PROBLEM: Copy the first line of the material below and every later line through the line containing "of its hollow.", without any other output.

WORKING DATA:
---
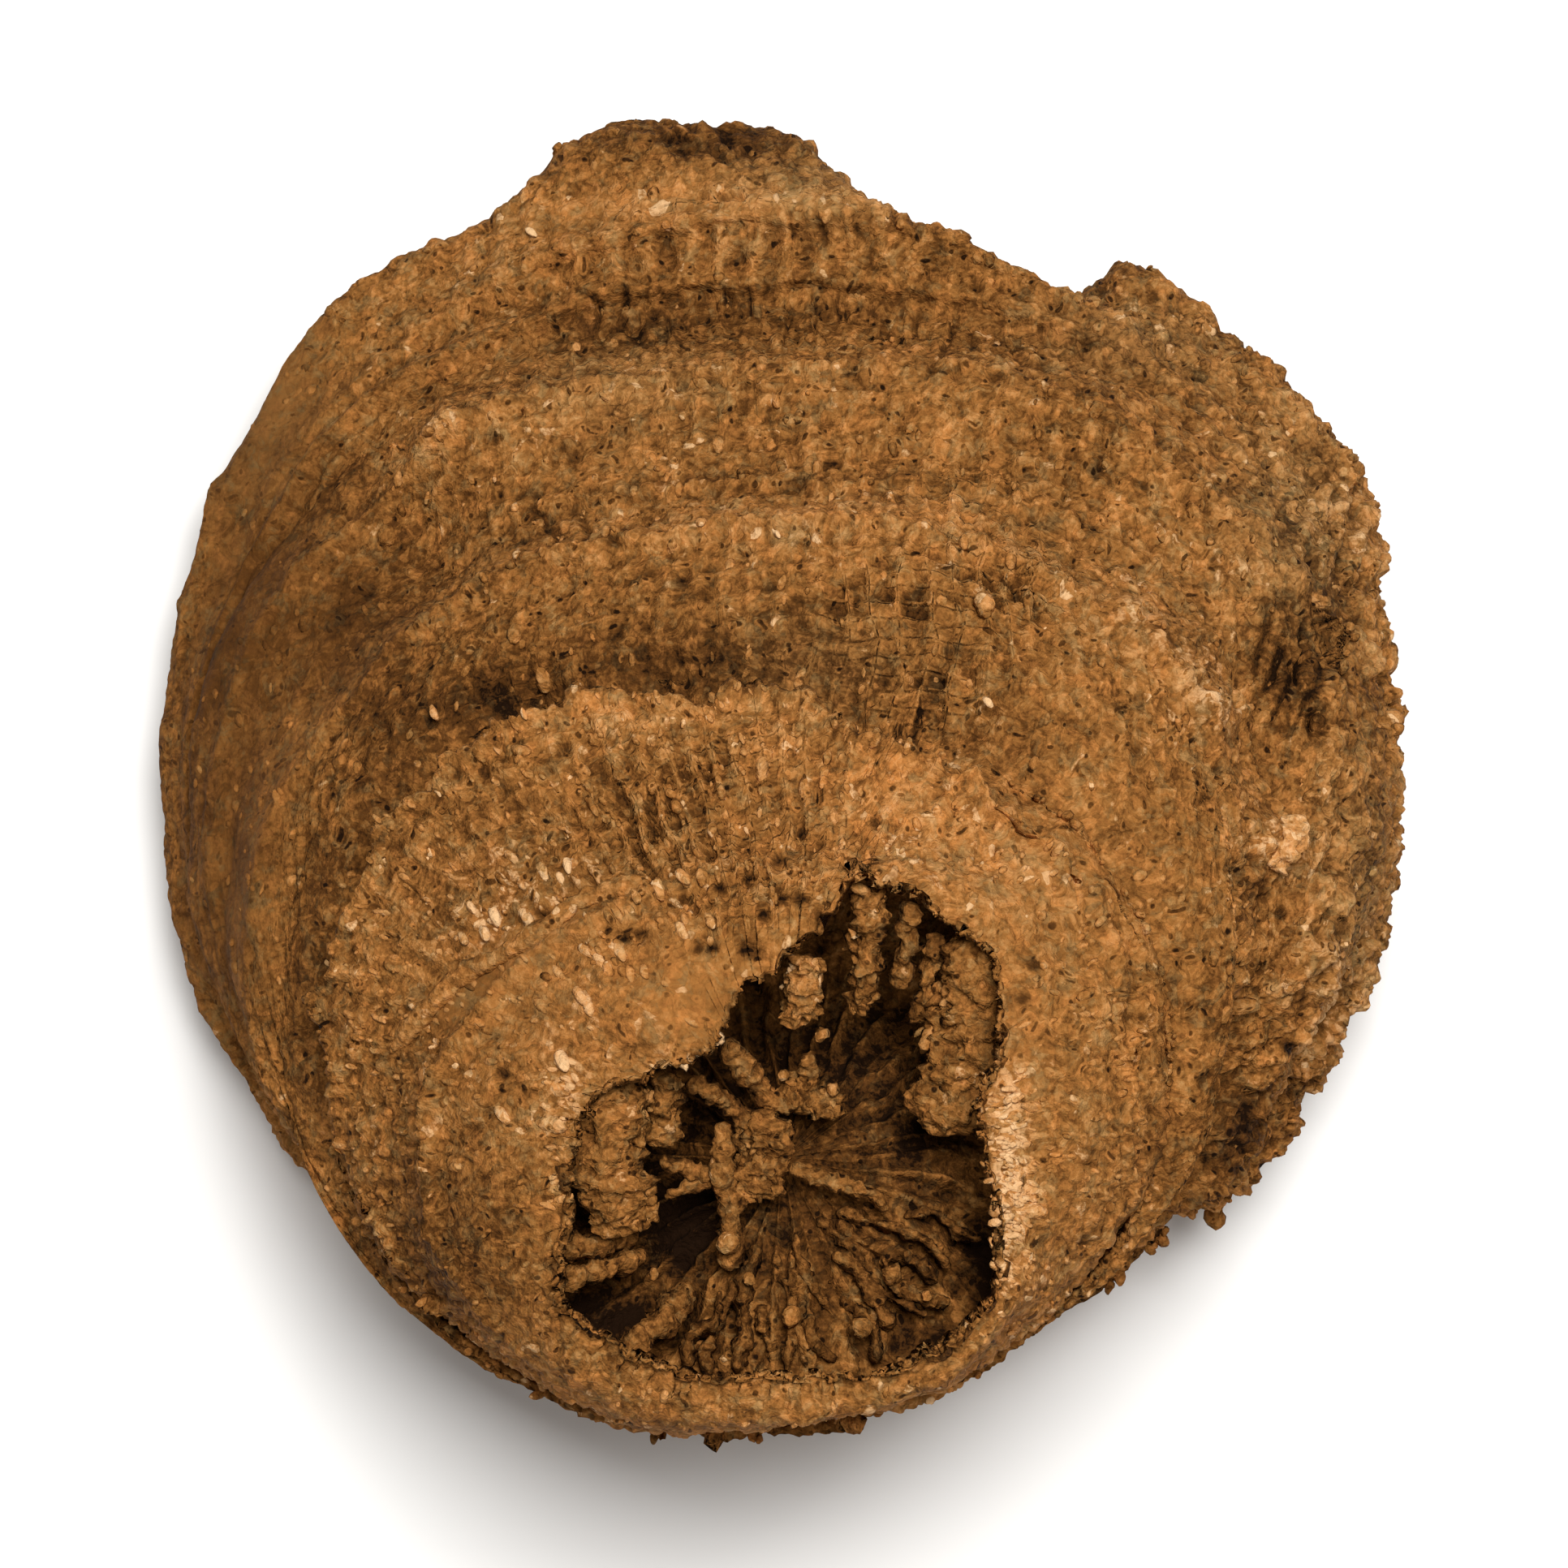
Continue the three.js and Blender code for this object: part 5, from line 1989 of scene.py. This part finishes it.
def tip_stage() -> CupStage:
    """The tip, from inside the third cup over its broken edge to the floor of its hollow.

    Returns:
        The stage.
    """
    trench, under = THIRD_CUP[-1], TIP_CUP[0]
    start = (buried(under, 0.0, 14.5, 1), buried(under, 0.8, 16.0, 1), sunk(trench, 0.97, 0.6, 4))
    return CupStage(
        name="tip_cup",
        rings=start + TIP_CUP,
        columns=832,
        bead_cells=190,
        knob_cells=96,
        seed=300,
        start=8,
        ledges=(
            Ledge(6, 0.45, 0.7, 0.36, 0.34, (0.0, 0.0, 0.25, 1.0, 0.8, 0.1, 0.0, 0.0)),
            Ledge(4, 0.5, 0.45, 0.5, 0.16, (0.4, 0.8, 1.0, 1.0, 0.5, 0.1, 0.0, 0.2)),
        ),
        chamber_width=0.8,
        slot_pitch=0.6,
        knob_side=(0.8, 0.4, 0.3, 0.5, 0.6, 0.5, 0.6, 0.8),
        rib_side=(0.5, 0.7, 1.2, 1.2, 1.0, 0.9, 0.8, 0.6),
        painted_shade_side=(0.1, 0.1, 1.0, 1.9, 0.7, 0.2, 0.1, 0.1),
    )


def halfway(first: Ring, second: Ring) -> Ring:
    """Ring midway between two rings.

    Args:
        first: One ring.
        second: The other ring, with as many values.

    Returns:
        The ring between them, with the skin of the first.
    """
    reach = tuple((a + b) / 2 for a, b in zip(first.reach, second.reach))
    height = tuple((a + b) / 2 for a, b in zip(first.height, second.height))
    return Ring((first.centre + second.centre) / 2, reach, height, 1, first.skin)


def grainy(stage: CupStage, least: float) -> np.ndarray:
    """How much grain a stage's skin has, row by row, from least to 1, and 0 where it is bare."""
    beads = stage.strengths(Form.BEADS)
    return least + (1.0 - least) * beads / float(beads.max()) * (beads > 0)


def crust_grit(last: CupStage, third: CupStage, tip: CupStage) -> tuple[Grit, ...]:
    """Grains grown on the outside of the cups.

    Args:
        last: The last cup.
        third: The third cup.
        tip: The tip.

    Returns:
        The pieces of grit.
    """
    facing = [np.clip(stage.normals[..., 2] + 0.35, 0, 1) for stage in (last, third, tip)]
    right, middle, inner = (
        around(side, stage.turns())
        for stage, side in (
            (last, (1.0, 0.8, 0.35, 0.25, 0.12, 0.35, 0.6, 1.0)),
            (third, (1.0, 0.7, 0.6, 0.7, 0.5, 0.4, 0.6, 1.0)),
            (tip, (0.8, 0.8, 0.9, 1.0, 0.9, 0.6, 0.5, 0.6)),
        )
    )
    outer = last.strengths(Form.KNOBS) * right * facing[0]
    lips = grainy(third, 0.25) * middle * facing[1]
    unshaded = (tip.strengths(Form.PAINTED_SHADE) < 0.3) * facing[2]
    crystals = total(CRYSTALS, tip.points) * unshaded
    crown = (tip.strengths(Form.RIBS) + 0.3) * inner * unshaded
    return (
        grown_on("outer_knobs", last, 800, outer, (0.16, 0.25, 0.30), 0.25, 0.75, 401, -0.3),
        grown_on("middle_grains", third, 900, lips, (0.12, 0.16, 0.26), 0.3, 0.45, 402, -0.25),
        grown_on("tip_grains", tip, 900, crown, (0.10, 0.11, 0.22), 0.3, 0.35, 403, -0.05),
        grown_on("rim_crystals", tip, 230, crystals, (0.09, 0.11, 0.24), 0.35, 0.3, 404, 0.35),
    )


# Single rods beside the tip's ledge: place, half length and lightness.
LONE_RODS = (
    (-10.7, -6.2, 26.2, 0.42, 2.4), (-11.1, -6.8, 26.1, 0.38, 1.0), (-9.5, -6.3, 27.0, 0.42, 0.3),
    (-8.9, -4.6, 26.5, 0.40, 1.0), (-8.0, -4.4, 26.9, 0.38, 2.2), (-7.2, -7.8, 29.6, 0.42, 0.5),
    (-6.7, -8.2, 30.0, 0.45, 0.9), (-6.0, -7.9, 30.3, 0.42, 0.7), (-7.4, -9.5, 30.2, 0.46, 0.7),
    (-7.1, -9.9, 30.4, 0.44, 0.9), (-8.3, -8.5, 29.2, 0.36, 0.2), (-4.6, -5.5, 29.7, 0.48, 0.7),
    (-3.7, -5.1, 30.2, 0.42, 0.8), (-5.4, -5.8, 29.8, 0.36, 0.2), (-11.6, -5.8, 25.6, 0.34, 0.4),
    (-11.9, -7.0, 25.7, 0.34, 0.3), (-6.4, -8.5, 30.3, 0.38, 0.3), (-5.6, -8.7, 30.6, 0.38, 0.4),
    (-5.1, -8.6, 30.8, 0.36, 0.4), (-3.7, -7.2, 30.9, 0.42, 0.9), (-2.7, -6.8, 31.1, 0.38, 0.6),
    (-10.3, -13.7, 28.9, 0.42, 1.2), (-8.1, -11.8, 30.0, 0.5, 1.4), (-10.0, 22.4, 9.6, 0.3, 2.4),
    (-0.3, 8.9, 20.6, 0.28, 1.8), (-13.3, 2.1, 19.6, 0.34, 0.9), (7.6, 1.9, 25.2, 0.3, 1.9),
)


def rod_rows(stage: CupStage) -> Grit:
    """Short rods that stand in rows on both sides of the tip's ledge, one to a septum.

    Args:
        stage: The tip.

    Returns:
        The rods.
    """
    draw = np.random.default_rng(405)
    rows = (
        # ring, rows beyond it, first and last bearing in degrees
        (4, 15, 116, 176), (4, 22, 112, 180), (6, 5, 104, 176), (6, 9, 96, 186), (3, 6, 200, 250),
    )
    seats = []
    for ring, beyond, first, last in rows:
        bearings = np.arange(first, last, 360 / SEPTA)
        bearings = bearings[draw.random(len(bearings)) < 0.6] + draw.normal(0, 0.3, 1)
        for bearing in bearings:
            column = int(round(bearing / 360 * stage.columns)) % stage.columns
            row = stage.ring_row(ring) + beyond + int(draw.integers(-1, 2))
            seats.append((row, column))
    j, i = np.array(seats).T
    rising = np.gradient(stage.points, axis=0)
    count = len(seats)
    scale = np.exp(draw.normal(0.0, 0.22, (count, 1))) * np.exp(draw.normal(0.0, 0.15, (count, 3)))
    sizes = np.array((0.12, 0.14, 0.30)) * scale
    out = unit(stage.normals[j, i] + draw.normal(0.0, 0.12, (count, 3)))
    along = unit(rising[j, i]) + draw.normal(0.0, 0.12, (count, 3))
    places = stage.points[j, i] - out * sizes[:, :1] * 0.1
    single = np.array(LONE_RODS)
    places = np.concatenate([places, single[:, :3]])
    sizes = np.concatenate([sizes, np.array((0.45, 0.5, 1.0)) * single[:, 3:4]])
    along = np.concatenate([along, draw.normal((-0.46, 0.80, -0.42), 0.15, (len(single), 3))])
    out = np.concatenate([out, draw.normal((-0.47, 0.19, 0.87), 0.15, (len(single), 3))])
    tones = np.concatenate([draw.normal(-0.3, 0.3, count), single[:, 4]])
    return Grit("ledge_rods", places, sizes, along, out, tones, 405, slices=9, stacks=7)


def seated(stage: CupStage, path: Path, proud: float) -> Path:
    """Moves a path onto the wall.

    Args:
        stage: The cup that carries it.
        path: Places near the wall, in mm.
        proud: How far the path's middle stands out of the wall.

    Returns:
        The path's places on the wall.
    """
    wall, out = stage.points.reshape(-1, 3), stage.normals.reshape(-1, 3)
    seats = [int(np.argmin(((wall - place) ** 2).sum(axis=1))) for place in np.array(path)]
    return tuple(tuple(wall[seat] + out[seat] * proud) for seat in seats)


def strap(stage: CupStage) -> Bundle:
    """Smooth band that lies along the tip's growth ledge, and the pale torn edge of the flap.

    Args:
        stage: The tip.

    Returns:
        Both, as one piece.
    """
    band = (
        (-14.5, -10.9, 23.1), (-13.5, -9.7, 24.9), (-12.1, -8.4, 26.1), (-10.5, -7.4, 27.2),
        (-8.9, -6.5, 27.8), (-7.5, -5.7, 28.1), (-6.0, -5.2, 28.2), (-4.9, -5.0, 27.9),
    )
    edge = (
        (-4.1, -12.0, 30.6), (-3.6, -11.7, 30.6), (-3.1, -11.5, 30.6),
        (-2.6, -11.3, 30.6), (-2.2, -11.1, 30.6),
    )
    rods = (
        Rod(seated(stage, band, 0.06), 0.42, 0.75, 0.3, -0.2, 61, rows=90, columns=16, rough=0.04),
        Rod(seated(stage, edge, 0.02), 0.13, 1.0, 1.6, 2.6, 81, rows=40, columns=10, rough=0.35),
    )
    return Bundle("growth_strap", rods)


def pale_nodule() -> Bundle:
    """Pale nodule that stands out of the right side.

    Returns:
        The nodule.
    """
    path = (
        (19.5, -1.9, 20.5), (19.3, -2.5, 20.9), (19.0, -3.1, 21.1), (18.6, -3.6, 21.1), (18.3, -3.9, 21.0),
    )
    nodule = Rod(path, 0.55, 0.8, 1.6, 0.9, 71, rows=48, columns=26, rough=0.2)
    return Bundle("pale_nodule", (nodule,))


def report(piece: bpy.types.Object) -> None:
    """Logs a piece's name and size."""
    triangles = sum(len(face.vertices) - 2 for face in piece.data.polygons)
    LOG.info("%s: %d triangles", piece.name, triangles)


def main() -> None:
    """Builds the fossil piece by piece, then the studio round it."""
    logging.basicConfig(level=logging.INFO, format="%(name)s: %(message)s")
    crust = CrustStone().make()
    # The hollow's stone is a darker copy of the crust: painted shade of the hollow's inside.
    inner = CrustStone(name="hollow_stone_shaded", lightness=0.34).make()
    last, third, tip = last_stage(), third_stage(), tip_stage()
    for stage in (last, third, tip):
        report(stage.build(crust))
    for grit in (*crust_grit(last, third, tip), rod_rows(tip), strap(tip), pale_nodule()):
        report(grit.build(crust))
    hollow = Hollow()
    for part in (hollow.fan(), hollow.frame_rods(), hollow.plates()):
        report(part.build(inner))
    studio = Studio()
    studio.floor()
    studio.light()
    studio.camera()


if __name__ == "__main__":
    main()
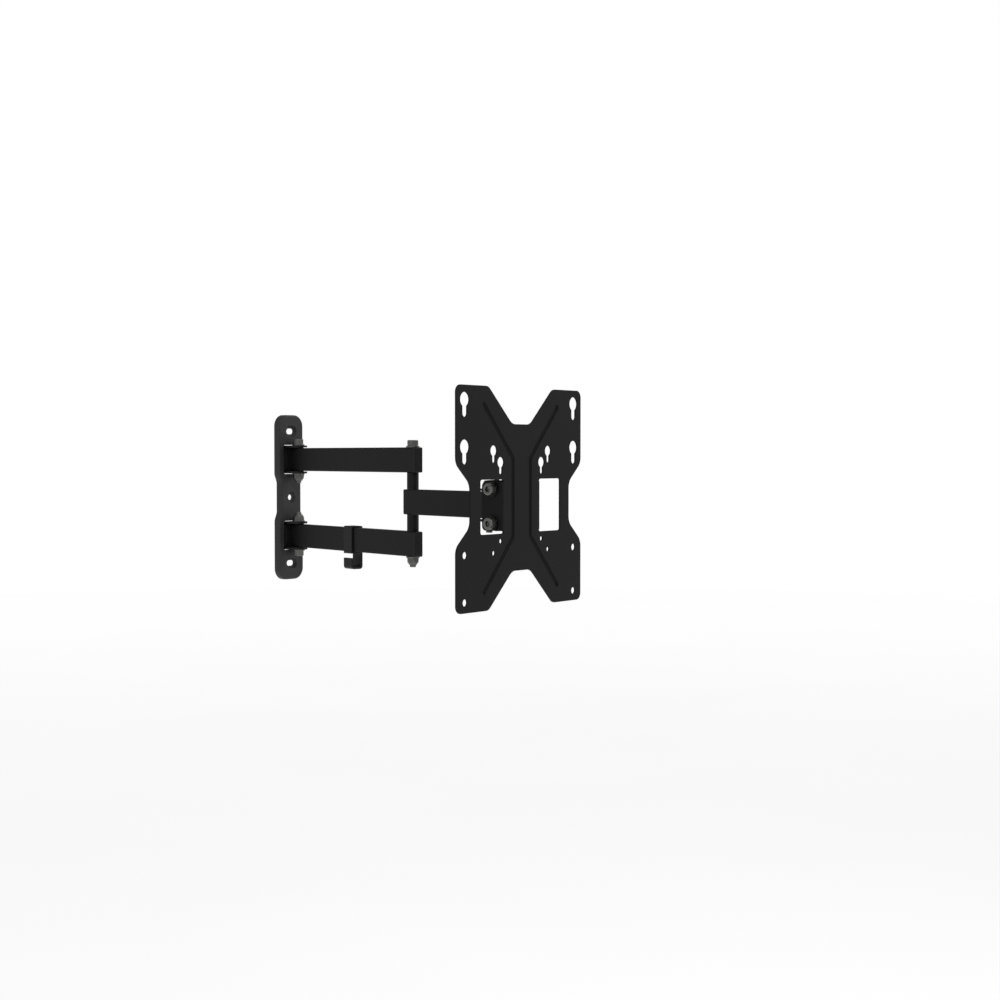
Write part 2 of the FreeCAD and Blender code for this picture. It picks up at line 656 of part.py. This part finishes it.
---
SOLVED EXERCISE:
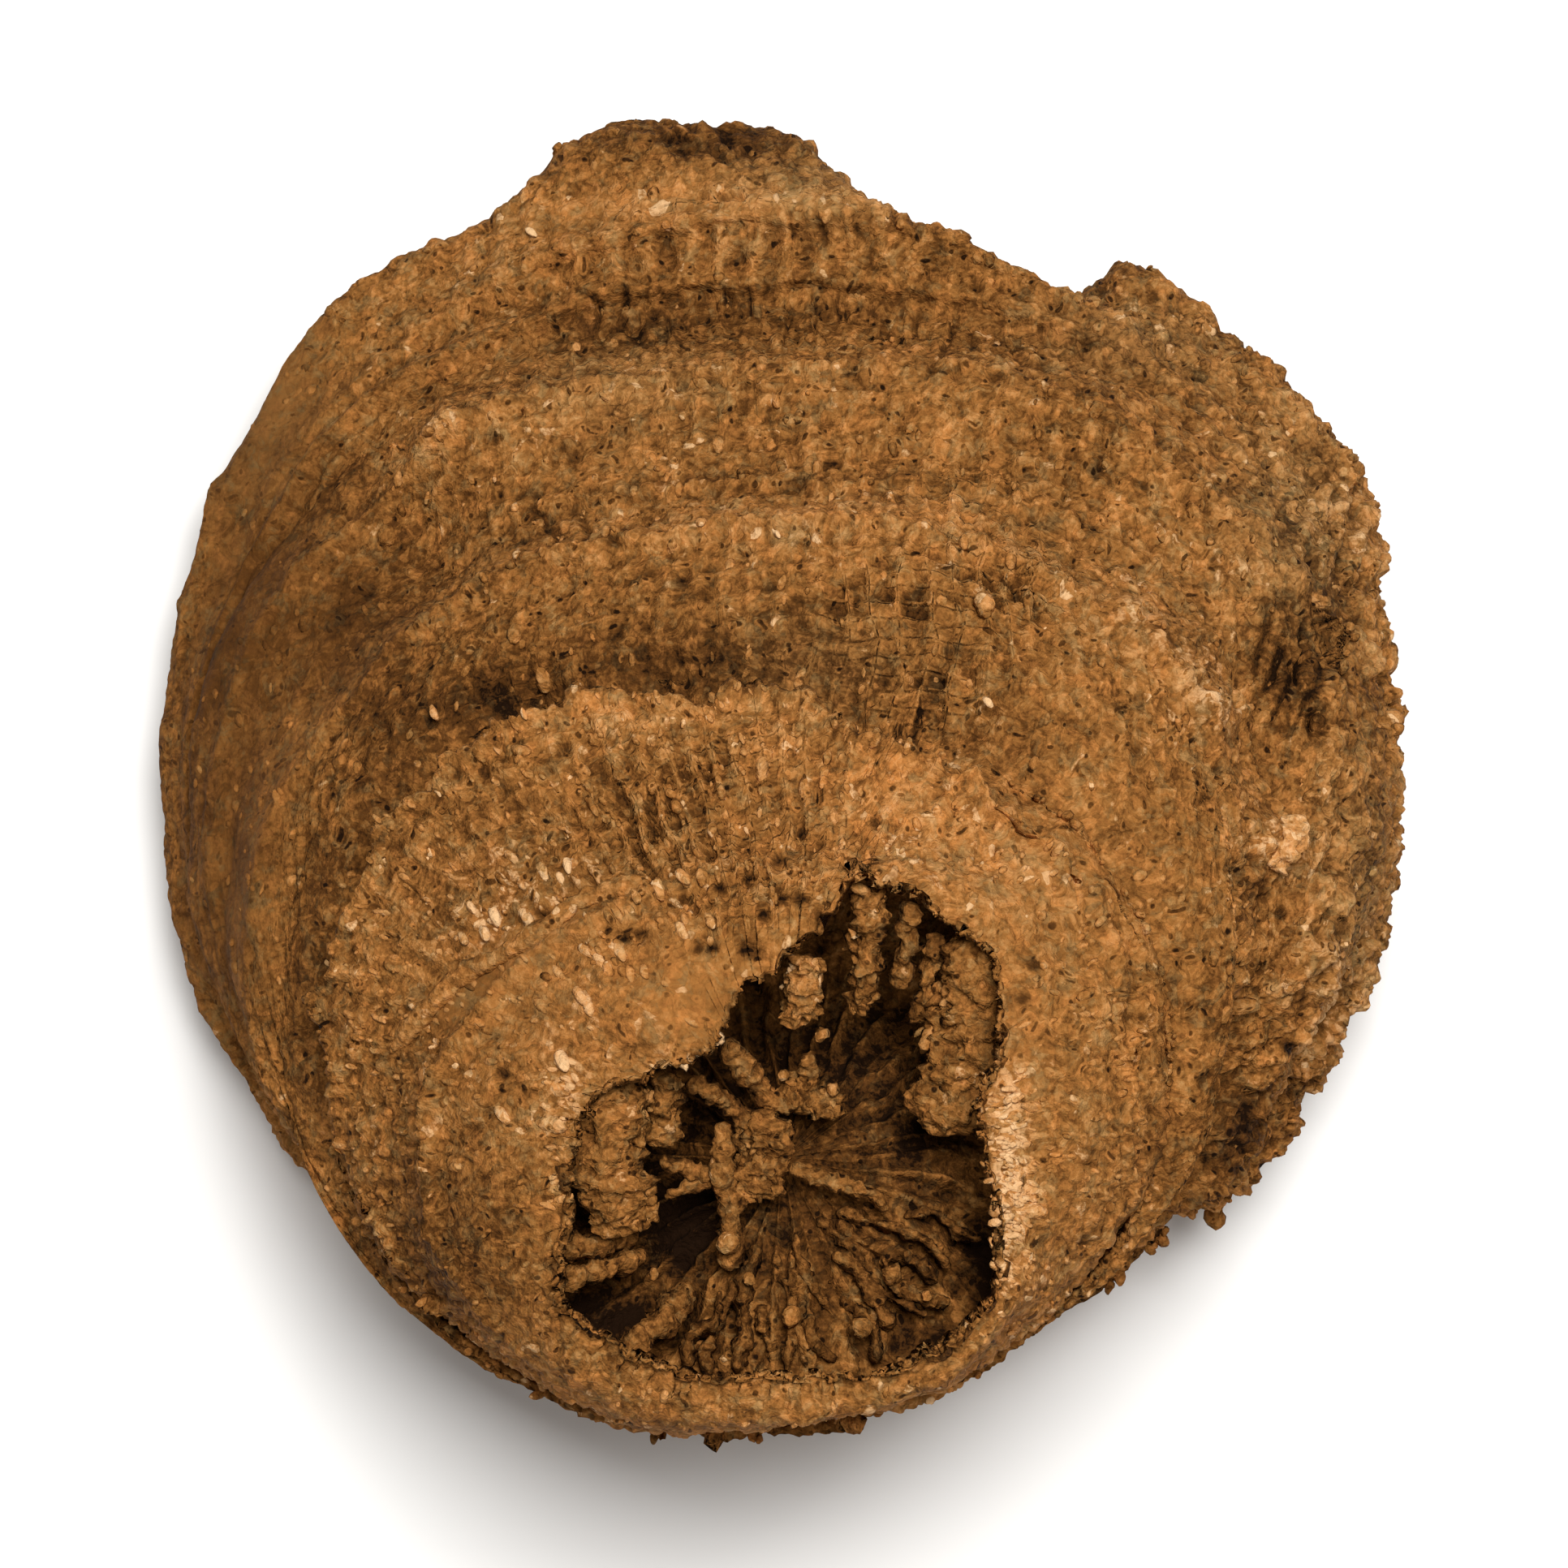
Continue the three.js and Blender code for this object: part 5, from line 1989 of scene.py. This part finishes it.
def tip_stage() -> CupStage:
    """The tip, from inside the third cup over its broken edge to the floor of its hollow.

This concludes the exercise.